# First painting of the year



## Solon (May 11, 2008)

Not your best?!! Dang - that painting is PHENOMENAL!


----------



## SouthernComfort (May 13, 2010)

Thank you!


----------



## charlicata (Jan 12, 2010)

I agree with Solon! This is a wonderful painting. I love the detail and the black background!!!!


----------



## midwestgirl89 (Jul 7, 2009)

If that's not your best I can't wait to see better!
It's awesome.


----------



## SouthernComfort (May 13, 2010)

Thank you! It seriously isn't the best. It was done quickly and with no interest in doing it.


----------



## Heartland (Aug 9, 2010)

That is a beautiful painting! I'd love to see your "good" stuff if that is a not-so-good painting!


----------



## Sunny (Mar 26, 2010)

Stunning work.
_Posted via Mobile Device_


----------



## ShutUpJoe (Nov 10, 2009)

That painting is awesome!


----------



## Plains Drifter (Aug 4, 2009)

Absolutely gorgeous! I'd love to be able to hang that piece on my wall.


----------



## KatCashen (Aug 17, 2010)

Jeese i swear i have never seen so many talented people in my life then i got on here and BAM AMAZING PICTURES EVERY WHERE.. you know that you've said that this is not your best you must paint another that is.. lol CANT WAIT TO SEE!!


----------



## SouthernComfort (May 13, 2010)

Well, I'm no Tim Cox lol. Wish I was. But, I'll be starting a new one as soon as I can get to Michael's for some better paints. I used paint from Walmart on that one and had a really hard time. 

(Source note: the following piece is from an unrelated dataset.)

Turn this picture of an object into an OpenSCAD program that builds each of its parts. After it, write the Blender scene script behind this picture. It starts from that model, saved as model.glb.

Thank you all so much! I was a little embarrassed of it and worried that it isn't going to bring anything at the auction. I'll find out Saturday.


----------



## SouthernComfort (May 13, 2010)

Here is just a piece of a painting I done last year.









And a drawing of a Fjord I started and can't seem to finish.


----------



## eventerdrew (Mar 13, 2009)

all I can say is WOW!


----------



## Adonai Ace (Jul 9, 2008)

Your paintings are beautiful! don't ever stop using your gift


----------



## SouthernComfort (May 13, 2010)

Well.....They didn't auction it off. They had a really good turn out for the motorcycle ride, 300 bikes, but as soon as the ride was over everyone started leaving. There wasn't enough people left to have put it up. 

So, one of the members offered me $75 for it. What do you think? Is that a slap in the face, or is it reasonable? (I've never sold one of my paintings before) Would you give $200? Its already framed and matted.


----------



## GuitarChump (Sep 8, 2010)

$75 for that is a joke. I would say $250.


----------



## tinyliny (Oct 31, 2009)

*not your best?*

Sorry, my last post screwed up.

ANyway, Southern comfort, What makes you say this? This sense of dissatisfaction is based on what? Really, not just that you weren't emotionally into it. Many artists have to paint whether they are into it or not. But, it really is a outstanding portrait. What do you think needs improvemnt?
I ask this, rather anylitcally because I am a bit of an artist myself.
What would you change about this picture?


----------



## PintoTess (Aug 18, 2010)

i cant see them !!!!


----------



## AlexS (Aug 9, 2010)

I hope you didn't take $75 for such a beautiful painting, you really have a lot of talent.


----------